“Free society and totalitarianism today struggle in the minds of men,” wrote the historian Arthur Schlesinger Jr. in The Vital Center in 1949. The book situated a progressive liberalism against authoritarian projects to its left and to its right. At home, Schlesinger wanted to build a welfare state that would make American democracy worth defending. Internationally, he wanted the United States to contain communism by building up progressive movements around the world. Liberalism, he thought, should inspire a “fighting faith.”
Schlesinger got his wish. Cold War liberalism informed U.S. foreign policy; Schlesinger himself became an advisor to President Kennedy. And people have been fighting about this faith ever since. From the right, critics of Cold War liberalism objected to it as a kind of global New Deal. On the left, especially in the 1960s, it was held responsible for U.S. violence everywhere from Cuba to Vietnam. The phrase “Cold War liberalism” originated as an insult, and it has come to indicate an unseemly proximity to U.S. power.
Because of the echoes in our times of the conditions that produced Cold War liberalism, it should not surprise us that recent years have brought a renewed interest in the tradition. Today, its inheritors—such as the historian Timothy Snyder—warn ominously of the growing threats from the authoritarian right. But they are also concerned about the left’s drift toward a rejection of liberalism. The war in Ukraine has further enlivened their coalition.

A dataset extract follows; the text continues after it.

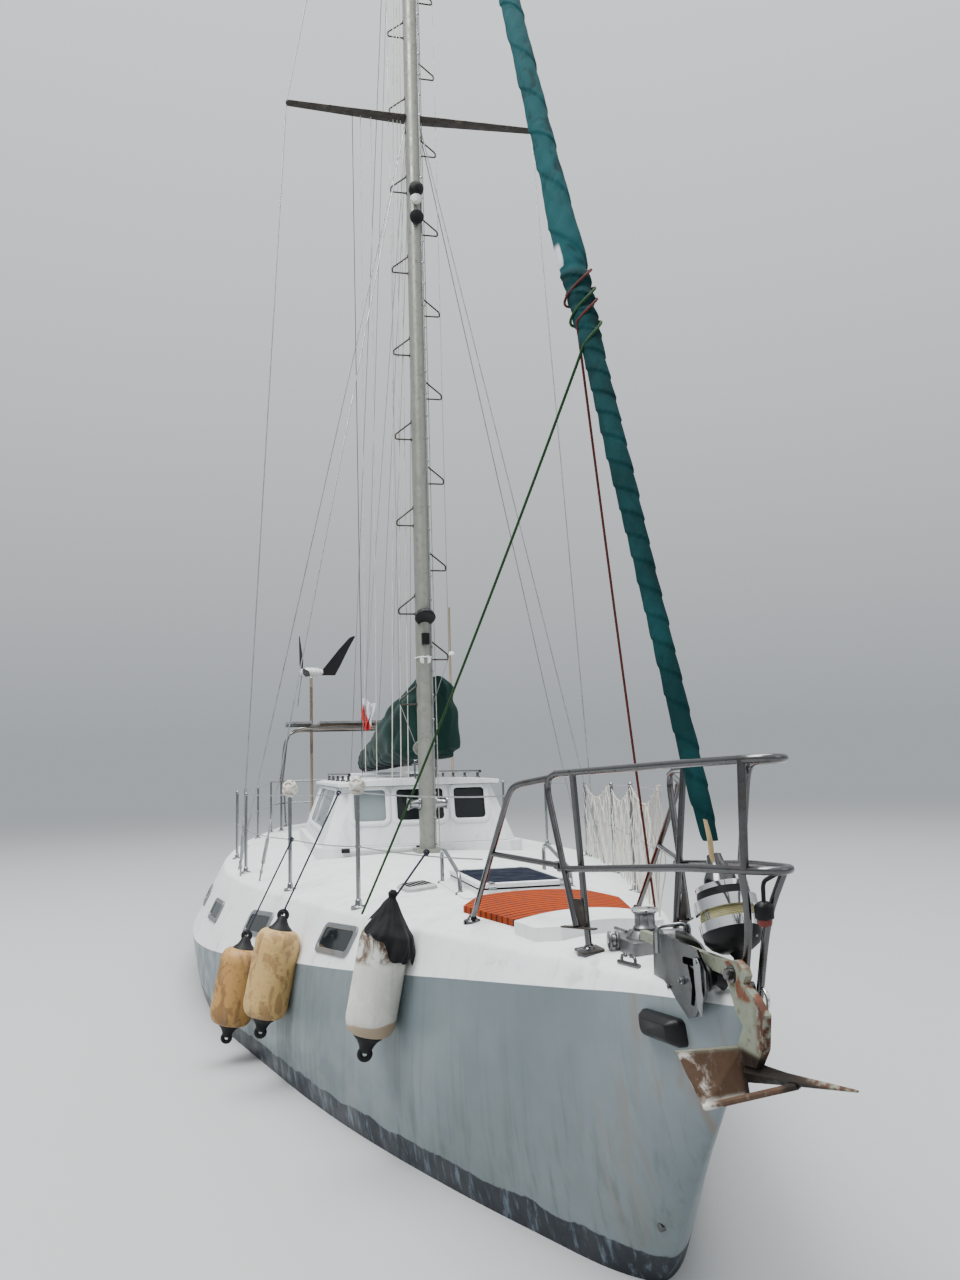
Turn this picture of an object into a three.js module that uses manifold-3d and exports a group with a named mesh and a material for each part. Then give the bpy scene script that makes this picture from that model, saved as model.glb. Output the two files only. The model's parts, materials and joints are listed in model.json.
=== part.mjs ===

What should be made of this revival? Two recent books have opposite positions on the matter. Political theorist Joshua L. Cherniss believes that Cold War liberals, however imperfect, developed a political attitude that is worthy of emulating. In his view, today’s left is in danger of repeating the mistakes of the past, and Cold War liberal thought can help it to correct course. Historian and law professor Samuel Moyn, by contrast, is skeptical—not of the liberal tradition tout court but of Cold War liberals in particular, who he holds responsible for causing liberalism to abandon more attractive paths. Despite their apparent incompatibility, the books agree about more than would first appear. Nonetheless, they risk talking past the audiences that most need to hear what they have to say.